The graphic below illustrates the components of a BaSys 4.0 production system. Components connect to a virtual end-to-end communication medium that in fact may be realized with different networks and protocols. Communication is via defined primitives that are mapped to each protocol in a specific manner. Gateways bridge between protocols and enable a virtual end-to-end communication.

BaSyx.Architecture Overview.png

Component interfaces

Interfaces are well-defined interaction points in the BaSys 4.0 architecture. They enable the substitution of component implementations and the development of conforming implementations by 3rd parties. BaSys 4.0 components and BaSyx components define HTTP-REST interfaces on middleware and plant levels, as well as OPC-UA and native TCP BaSyx interfaces on device level.

BaSyx.Architecture Interfaces.png

BaSys 4.0 conforming components need to implement the interfaces shown in the above figure and the following table. The BaSyx platform provides a reference implementation for core components that are necessary to create and deploy an Industrie 4.0 solution.

Component type Necessary provided interfaces Interface type
Control component RTE Management, Service status, Service selection, Service invocation OPC-UA, BaSyx native
Group component RTE Management, Service status, Service selection, Service invocation OPC-UA, BaSyx native
Gateway Gateway Any to any
Asset Administration Shell AAS HTTP-REST
Asset Administration Shell sub models Sub model HTTP-REST
Registry / Discovery Discovery, Registry HTTP-REST
Strategy / Optimization --- HTTP-REST
Process Control Process management, Process execution HTTP-REST
Monitoring --- HTTP-REST

Strategy / optimization and Monitoring components are highly plant specific.
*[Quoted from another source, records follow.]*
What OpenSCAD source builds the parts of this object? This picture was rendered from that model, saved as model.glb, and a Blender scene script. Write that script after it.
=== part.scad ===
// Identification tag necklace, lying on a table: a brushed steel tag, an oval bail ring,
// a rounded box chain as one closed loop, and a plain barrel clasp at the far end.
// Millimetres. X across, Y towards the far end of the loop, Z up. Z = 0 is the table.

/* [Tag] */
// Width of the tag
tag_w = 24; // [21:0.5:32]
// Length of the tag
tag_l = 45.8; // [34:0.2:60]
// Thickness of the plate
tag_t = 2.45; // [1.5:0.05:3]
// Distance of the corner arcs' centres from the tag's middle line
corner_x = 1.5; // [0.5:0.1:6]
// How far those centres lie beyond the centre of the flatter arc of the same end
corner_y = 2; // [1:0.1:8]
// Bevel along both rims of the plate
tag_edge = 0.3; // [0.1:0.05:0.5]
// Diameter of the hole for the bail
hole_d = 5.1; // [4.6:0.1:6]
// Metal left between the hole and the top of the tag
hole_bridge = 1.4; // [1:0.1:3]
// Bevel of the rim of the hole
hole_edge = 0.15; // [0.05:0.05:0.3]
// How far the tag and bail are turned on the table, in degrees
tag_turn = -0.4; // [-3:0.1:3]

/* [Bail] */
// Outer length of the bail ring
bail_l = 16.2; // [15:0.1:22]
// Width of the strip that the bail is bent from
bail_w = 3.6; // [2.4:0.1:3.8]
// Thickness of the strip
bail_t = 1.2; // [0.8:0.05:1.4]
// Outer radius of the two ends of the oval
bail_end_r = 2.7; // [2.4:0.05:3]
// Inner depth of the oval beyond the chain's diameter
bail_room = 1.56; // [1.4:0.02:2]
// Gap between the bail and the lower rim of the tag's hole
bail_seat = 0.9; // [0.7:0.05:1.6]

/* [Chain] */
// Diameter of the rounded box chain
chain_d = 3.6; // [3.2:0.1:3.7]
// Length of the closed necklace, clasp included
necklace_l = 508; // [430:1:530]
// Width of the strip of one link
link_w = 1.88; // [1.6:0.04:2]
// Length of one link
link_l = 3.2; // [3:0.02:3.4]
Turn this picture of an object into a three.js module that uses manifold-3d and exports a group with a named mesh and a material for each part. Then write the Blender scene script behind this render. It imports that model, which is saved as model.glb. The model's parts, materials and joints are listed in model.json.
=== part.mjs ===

These components use provided interfaces of other BaSys 4.0 components, but are not required to provide defined BaSys 4.0 interfaces.

Device integration

We support three strategies for integrating devices with a BaSys 4.0 production architecture:

  • Smart SPS/PLC are PLC controllers with sufficiently smart RTE that enable the development of BaSys 4.0 control components and conforming BaSys 4.0 interface implementation on the device.
  • Smart Devices are devices that directly provide a BaSys 4.0 conforming interface. They implement the BaSys 4.0 interface implementation on the device, e.g. on an embedded microcontroller.
  • BaSys 4.0 interface devices connect existing legacy devices with proprietary connectors to a BaSys 4.0 production system. Interface devices implement the BaSys 4.0 conforming interface towards the production system, and connect to the device using its native communication technology and protocol. Service invocation is therefore triggered, for example, by calling an OPC-UA operation, by setting an OPC-UA variable, or even by changing a Modbus value. The concrete communication protocol to the device depends on the device to be integrated.


BaSys 4.0 sub model types

Asset Administration Shells consist of sub models. Sub models contain (optionally nested) properties and operations. Every sub model conforms to a sub model type. Sub model types may be defined specifically for a sub model. This is usually the case when a sub model is specific to one environment, or to one plant. BaSys 4.0 also predefines sub model types for specific sub models. These sub model types are either recommendations or mandatory. Recommended sub model types are not mandatory to use, but they are considered good designs and are provided as guideline. Mandatory sub models need to be implemented in a conforming manner to ensure correct operation.


Currently, The BaSys 4.0 project defines three sub model types:

  • Topology: This sub model type defines a common sub model structure for the topology information of plants, production lines, and aggregated devices.
  • Capability: This sub model type defines a common sub model structure for the description of (device) capabilities. Capability definitions are required for the description of device provided capabilities, and of capabilities required for product production steps.
  • Identification: Virtual and physical production assets may carry different identities. For example, the same asset may be known by different identities to different stakeholders. Identifies may be globally unique or only local identities, such as serial numbers.